EXERCISE:
Quote verbatim every line from the line containing "ship.position.x = -MIDDLE;" to the line containing "zip(*points))), Vector(map(max, zip(*points)))", inclusive of both, and no other line.

SUPPLIED MATERIAL:

# # # #

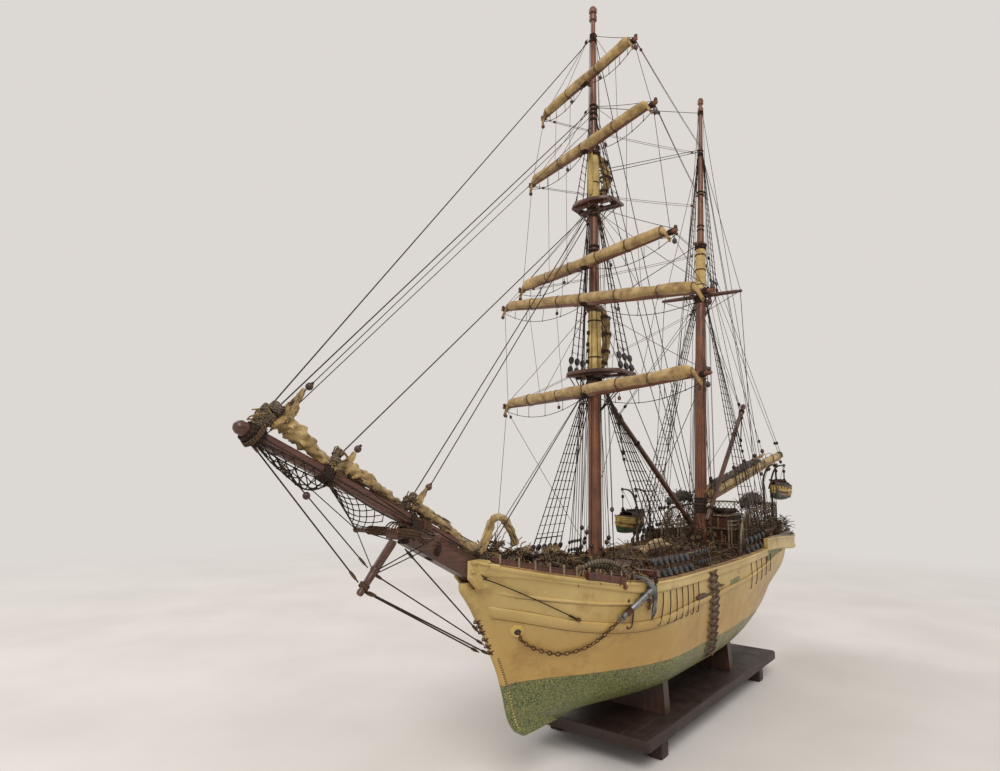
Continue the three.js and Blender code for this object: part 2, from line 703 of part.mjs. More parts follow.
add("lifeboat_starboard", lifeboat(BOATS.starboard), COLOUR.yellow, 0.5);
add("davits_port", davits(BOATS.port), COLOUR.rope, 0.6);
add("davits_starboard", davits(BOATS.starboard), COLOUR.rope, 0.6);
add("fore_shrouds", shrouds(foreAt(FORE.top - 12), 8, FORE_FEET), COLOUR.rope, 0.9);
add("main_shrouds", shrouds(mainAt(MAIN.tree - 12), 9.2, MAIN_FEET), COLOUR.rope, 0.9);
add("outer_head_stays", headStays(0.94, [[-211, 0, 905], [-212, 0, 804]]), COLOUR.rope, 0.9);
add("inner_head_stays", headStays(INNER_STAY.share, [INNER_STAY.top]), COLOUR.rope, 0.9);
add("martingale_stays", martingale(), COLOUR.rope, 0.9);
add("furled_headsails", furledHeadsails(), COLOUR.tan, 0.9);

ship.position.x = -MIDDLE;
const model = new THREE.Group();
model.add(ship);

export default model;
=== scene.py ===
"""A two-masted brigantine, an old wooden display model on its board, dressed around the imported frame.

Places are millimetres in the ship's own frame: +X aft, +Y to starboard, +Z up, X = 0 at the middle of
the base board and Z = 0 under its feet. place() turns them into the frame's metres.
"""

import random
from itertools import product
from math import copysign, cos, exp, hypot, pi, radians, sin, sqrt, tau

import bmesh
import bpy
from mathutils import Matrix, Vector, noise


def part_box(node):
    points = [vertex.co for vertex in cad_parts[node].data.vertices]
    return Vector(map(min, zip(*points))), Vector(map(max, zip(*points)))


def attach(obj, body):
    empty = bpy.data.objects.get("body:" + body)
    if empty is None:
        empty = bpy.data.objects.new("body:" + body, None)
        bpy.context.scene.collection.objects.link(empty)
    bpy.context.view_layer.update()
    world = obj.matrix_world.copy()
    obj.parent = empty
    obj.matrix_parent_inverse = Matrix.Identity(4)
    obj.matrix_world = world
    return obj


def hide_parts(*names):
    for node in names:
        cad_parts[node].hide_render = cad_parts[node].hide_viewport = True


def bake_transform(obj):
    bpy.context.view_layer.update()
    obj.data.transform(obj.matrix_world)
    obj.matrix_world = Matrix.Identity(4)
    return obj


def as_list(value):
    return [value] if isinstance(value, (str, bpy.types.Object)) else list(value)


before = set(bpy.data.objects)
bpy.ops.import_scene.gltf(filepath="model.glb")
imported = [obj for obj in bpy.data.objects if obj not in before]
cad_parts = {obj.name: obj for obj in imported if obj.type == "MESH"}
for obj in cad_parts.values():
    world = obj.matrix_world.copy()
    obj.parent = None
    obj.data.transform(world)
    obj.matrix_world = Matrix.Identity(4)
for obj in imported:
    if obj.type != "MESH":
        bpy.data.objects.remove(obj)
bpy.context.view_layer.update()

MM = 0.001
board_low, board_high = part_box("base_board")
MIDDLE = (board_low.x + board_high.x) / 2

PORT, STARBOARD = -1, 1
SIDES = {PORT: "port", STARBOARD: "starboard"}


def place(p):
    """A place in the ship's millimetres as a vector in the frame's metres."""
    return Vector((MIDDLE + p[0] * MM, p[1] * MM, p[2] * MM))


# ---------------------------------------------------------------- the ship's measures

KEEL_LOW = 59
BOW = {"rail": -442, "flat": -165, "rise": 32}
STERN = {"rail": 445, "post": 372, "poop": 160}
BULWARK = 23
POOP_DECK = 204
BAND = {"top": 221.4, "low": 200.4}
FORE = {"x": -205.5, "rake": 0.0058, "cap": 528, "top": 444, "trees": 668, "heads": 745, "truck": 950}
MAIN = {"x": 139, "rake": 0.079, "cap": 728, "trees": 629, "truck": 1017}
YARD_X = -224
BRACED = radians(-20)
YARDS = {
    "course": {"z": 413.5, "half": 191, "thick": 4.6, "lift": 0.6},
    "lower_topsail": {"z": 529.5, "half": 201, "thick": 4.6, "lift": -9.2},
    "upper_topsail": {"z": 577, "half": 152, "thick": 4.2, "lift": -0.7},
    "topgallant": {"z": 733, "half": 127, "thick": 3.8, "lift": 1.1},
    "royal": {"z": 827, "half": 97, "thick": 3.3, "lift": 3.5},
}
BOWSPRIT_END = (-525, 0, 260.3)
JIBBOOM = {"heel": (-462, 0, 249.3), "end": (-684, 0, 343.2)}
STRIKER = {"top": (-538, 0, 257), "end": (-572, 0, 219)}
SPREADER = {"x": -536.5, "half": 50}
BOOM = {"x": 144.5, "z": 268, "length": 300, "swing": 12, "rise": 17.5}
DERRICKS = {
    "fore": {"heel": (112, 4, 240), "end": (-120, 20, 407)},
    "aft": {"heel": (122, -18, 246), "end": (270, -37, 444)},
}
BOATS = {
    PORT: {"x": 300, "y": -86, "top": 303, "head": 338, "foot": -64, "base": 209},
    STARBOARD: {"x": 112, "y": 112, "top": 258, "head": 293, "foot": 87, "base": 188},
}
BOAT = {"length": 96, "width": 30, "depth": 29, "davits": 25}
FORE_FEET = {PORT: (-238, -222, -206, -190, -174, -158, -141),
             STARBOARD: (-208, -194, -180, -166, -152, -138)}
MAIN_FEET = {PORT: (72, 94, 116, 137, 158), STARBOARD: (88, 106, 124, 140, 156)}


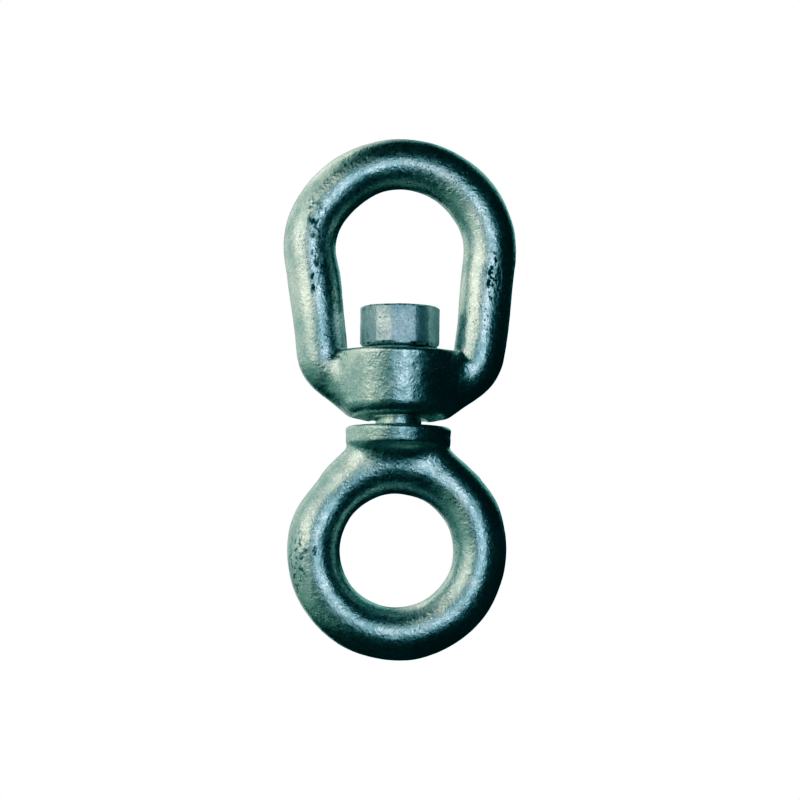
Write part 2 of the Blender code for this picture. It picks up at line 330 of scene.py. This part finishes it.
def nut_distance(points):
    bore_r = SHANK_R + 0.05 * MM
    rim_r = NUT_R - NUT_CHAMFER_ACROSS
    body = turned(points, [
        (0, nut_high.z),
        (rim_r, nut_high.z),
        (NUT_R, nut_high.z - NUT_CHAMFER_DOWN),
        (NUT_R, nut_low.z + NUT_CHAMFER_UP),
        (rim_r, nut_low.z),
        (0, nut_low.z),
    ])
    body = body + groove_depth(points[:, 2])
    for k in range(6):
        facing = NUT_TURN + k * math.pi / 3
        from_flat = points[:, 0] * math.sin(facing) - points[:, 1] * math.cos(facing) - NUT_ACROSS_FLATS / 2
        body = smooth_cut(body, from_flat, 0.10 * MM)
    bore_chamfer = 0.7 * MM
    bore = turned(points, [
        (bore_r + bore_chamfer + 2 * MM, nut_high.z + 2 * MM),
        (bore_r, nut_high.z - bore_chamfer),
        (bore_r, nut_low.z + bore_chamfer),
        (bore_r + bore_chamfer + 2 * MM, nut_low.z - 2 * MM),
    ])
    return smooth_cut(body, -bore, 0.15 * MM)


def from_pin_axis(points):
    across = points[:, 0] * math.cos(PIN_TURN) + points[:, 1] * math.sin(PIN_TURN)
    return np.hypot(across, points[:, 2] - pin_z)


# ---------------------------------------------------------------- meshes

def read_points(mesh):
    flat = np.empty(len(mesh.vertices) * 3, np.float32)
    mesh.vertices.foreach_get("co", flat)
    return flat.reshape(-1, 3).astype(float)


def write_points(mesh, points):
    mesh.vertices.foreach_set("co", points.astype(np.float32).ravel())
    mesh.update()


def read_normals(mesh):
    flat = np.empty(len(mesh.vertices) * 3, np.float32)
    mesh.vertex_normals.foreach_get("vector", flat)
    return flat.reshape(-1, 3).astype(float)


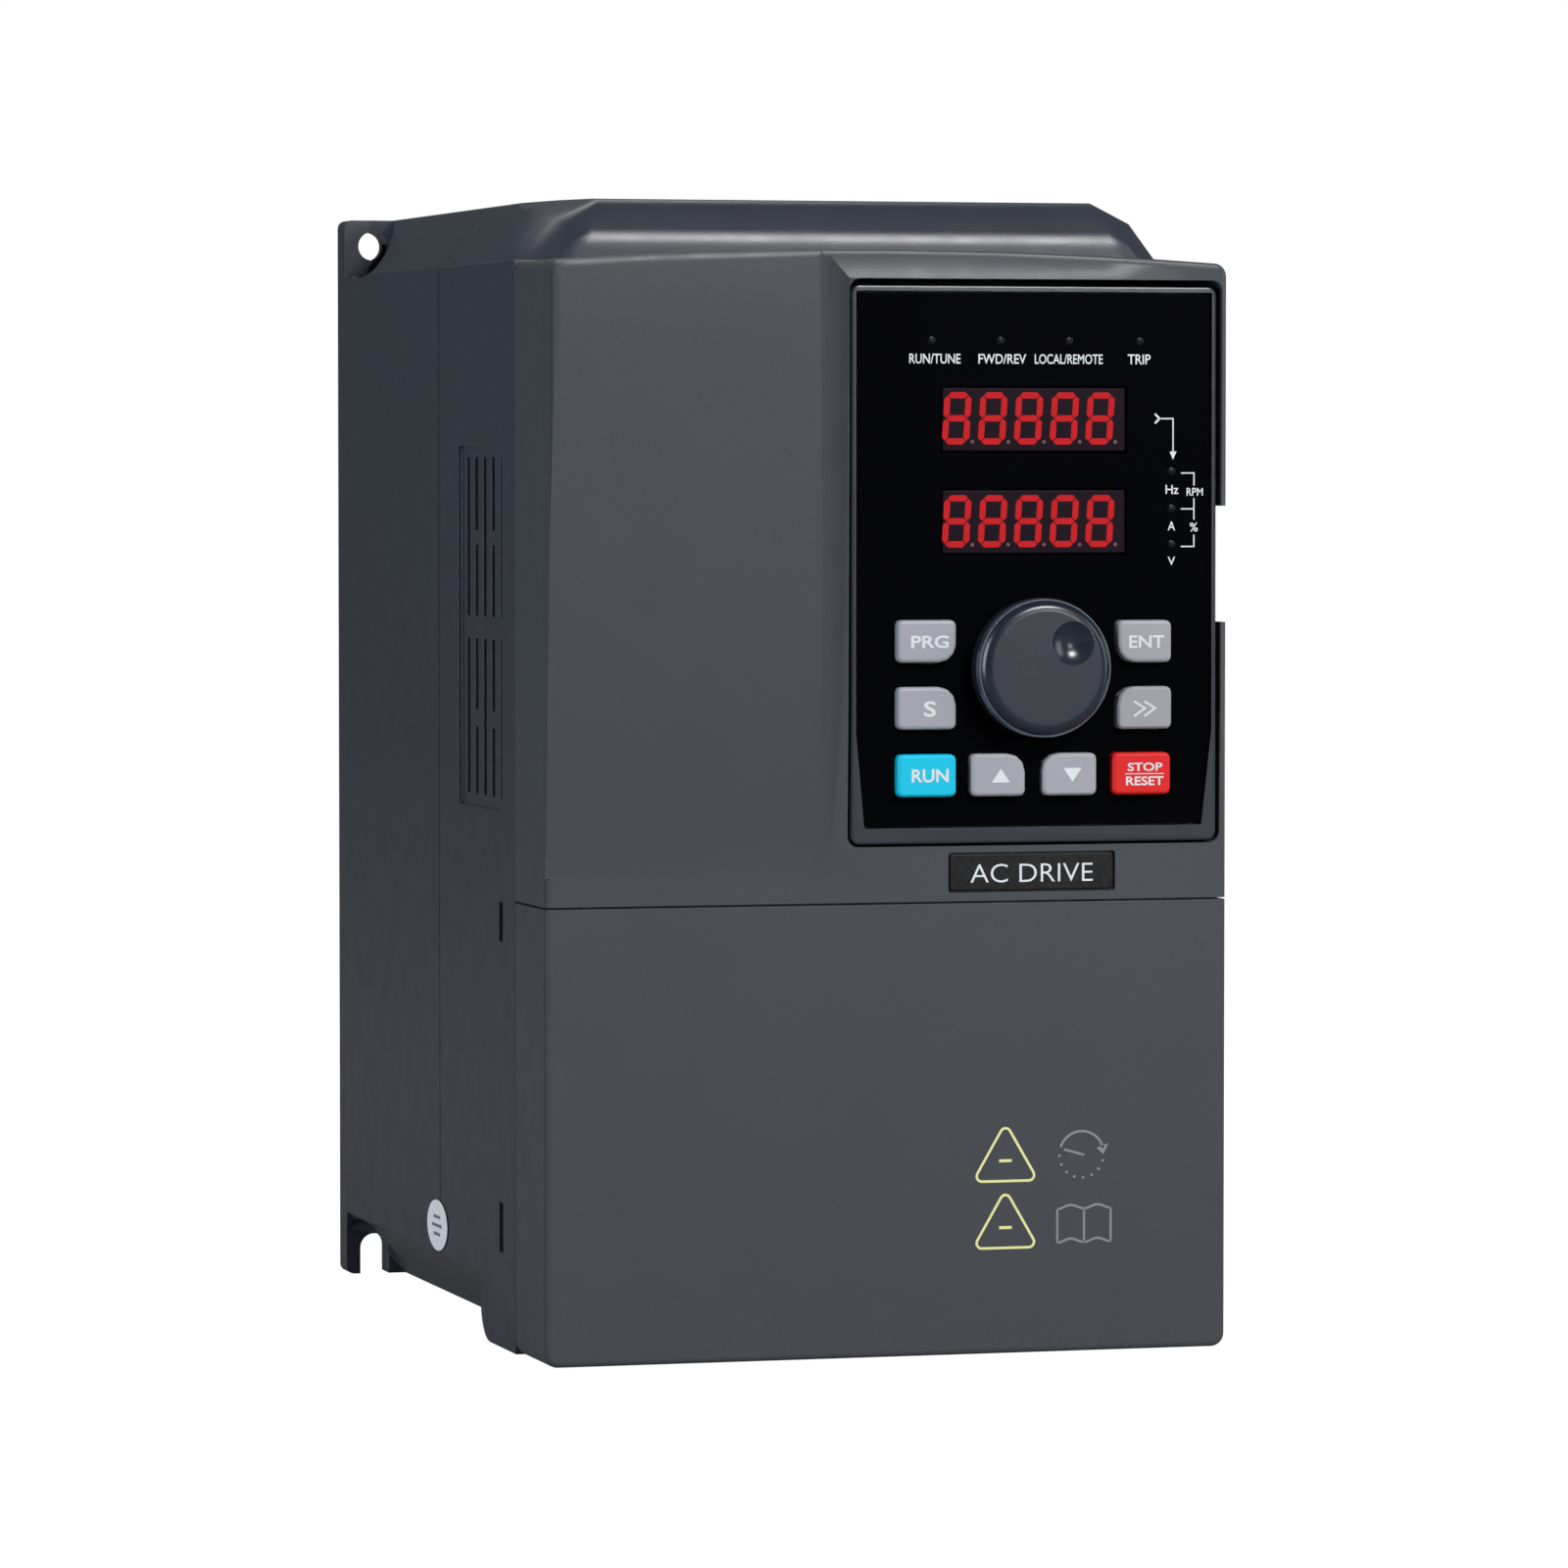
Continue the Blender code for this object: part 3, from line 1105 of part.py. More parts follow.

# # # #

EXERCISE RESPONSE:
ship.position.x = -MIDDLE;
const model = new THREE.Group();
model.add(ship);

export default model;
=== scene.py ===
"""A two-masted brigantine, an old wooden display model on its board, dressed around the imported frame.

Places are millimetres in the ship's own frame: +X aft, +Y to starboard, +Z up, X = 0 at the middle of
the base board and Z = 0 under its feet. place() turns them into the frame's metres.
"""

import random
from itertools import product
from math import copysign, cos, exp, hypot, pi, radians, sin, sqrt, tau

import bmesh
import bpy
from mathutils import Matrix, Vector, noise


def part_box(node):
    points = [vertex.co for vertex in cad_parts[node].data.vertices]
    return Vector(map(min, zip(*points))), Vector(map(max, zip(*points)))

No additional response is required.